Вольдемар в ответ улыбнулся: почти незаметно, краешком губ.
***
Солнце в своё удовольствие играло светом прозрачного неба, запуская вниз шустрых солнечных зайчиков. Самый большой из них заяц-самец нагло прыгал по крышам авто пожизненно закупоренных в раскаленный проспект. В стеклянном цилиндре, посасывая пустышку-свисток, плавал сонный регулировщик.
Наслаждаясь разноцветным днём, Вольдемар быстро крутил педали. Он заметил её издалека; взмах её руки; тревожный, просящий взгляд с короткой фразой: Подвези.
Так их стало двое; он – рулевой, она рядом – пассажир.
От аромата её тела у Вольдемара закружилась голова. Он щекой прижался к девушке, на мгновение, теряя реальность.

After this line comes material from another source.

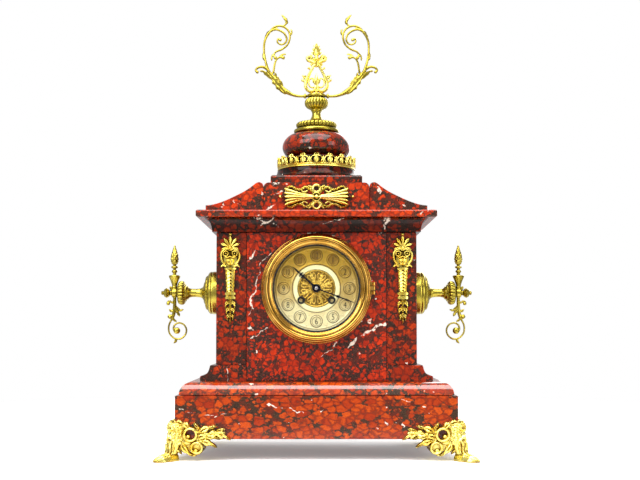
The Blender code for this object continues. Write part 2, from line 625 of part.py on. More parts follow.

– Эй, что с тобой? Тебе плохо?
Она повернулась; их дыхания соединились, как два журчащих ручейка, и побежали, пробивая дорогу к огромному озеру любви.
– Нет, мне хорошо. Тебя как зовут?
– Любовь.
– А я, Вольдемар. Символично?
– Что?
– Тебя зовут Любовь… Я, кажется, влюбился.
– Это любовь с первого взгляда.
– С третьего… В начале я посмотрел на стройность ног, затем оценил грудь, потом лицо… Всё сложил и… ты мне нравишься.
– Ты мне тоже. Но я замужем.
Вольдемар расстроился.
– Кто он, этот твой муж? – немного грубовато спросил Вольдемар.
– Он хирург, главврач в клинике Святой Варвары, я сейчас еду к нему.
– Я тоже, между прочим, хирург!
– Ты?!
– Да, я! И я тоже еду в клинику Святой Варвары!
Незаметно приехали. Но клиника оказалась закрыта на обеденный перерыв.
– У меня есть ключ от «чёрного» хода, - протягивая руку Вольдемару, сказала Любовь.
– Пошли.
– Нет. Сюда, - Вольдемар ткнул пальцем, - я войду только через парадный вход.
Они расстались.
Вольдемар немного постоял. Почесал затылок. И покатил к ближайшей станции метро. Вход-выход вяло выплёвывал редких пассажиров. Отбивая по мраморному полу степ, они быстро шли мимо колонн, одну из которых подпирал долговязый парень. В руках он держал табличку «Дипломы». Вольдемар нарезал круги, присматривался.